Like their mother before them, Niamh and Nora Martin both line out in the Tipperary scene with Sliabh na mBan. Although the club isn’t currently at the same level as the team that won five senior county championships on the bounce from 1980 to 1984, Niamh explains how the present crop of Sliabh na mBan footballers have found themselves on an upward trajectory in recent times.
“With Sliabh na mBan, we’re kind of a newer team. We had an adult team many moons ago, but only in the past probably four years we started back up again. We started in Junior ‘C’. We won that straight away, then went up to Junior ‘B’ and won that straight away, which is great.
“Now we’re stuck in Junior ‘A’, but I know the girls are training like mad now. They’re trying to get the fitness levels up. It would be great for the parish as a whole to start moving up again.”
Despite her club-mate Angela McGuigan – who scored 1-1 in that All-Ireland intermediate final triumph over Meath in 2019 – also being part of the Tipperary panel, playing with her younger sister Nora in the inter-county grade is understandably that extra bit special for Martin.

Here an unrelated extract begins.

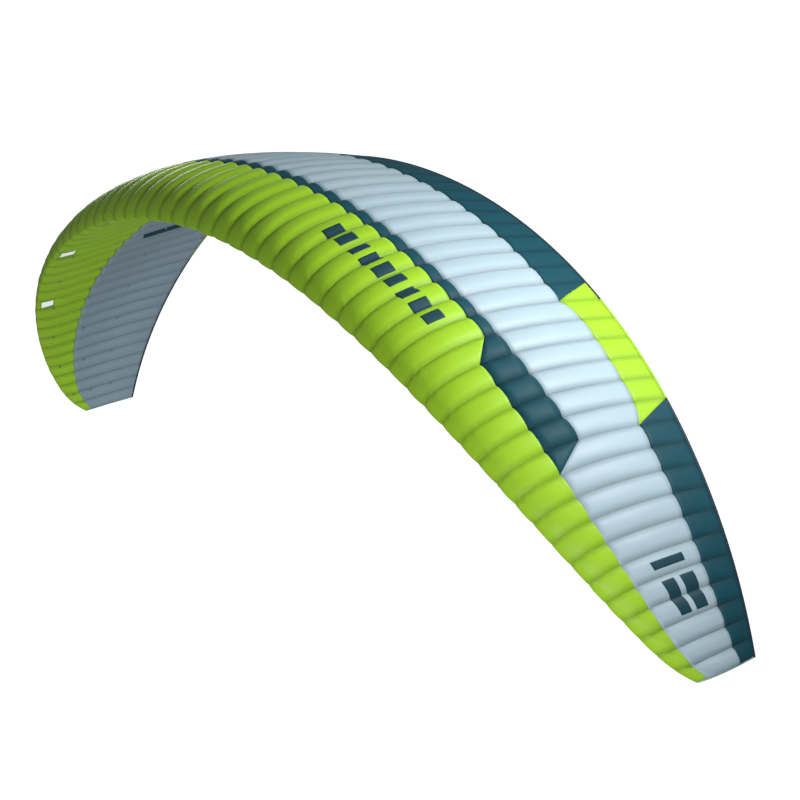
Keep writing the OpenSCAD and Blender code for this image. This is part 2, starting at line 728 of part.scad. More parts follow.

Even though she played minor football for the county in the same year, Nora made her All-Ireland senior championship debut for Tipperary in a group stage game against Mayo at Hastings Insurance MacHale Park in Castlebar on June 11, 2022.
Niamh rattled the net for her side on the same day and while the Munster outfit ultimately fell to a 1-16 to 1-6 reversal, the pair have been part of more memorable Tipperary performances since then.
“I love playing with her. It’s like having a built-in team-mate and support system all in one. We go through all the motions together and we’ve a really good relationship on and off the pitch. We understand each other’s strengths and weaknesses. We just know how to drive each other on, but it’s nice having her. We’ve made loads of memories already.”
The Martin sisters were also regular fixtures throughout this year’s Lidl National Football League as Tipperary achieved a fifth-place finish in Division 2. A record of three wins and four defeats from seven games left them just three points above the relegation zone, but it could have been so much different for Peter Creedon’s charges.
Remarkably, the four encounters that the Premier County lost during the spring campaign were by the slenderest of margins. In addition to Division 2 finalists (and promoted sides) Kildare and Tyrone edging them out by a single point, Westmeath and Donegal also got the better of them by the bare minimum.
“It was obviously disappointing to lose four matches by a point. It was especially tough knowing how close we were to being in the final and getting promoted. To be honest, it was actually sickening watching the final, knowing we were definitely capable of being there.
“We were so close, but that’s what is good about ladies football at the moment. There’s such a fine margin between all teams at the moment. It’s so unpredictable and it can go either way. We have to take positives from all of it as well. It could have been a lot worse.
“I think watching Armagh win the Division 1 final after just winning the Division 2 final last year, will help teams like us get that belief. We were well able to compete with them last year, so there’s no reason why we shouldn’t be able to do that some day in the future.”
Whilst they were very much part of the set-up for the 2024 edition of NFL Division 2, it seems likely that Tipperary will have to make do without both of the Martins for the forthcoming Munster and All-Ireland senior championship campaigns.
Whereas Nora is currently nursing a shoulder injury, Niamh will be jetting off to Australia tomorrow – a few months in advance of beginning her second season at Australian Rules outfit North Melbourne (with whom she featured in the AFLW Grand Final last year).
Martin will be keeping a close eye on Tipperary’s progress heading into the summer season, however, and she is hopeful her team-mates can at the very least maintain their senior championship status moving into 2025.
“I think growing up, everyone wants to reach the highest standard. It’s great that we are senior and that we’re able to play senior. It’s important to stay up senior. I think this year, I know that the Munster championship is definitely open. I think it could be possible to maybe earn a spot in the Munster final,” Martin added.
“That would be great and the girls are definitely more than capable of getting there. I know they’re putting the heads down now. Hopefully they could make the Munster final and stay up senior.”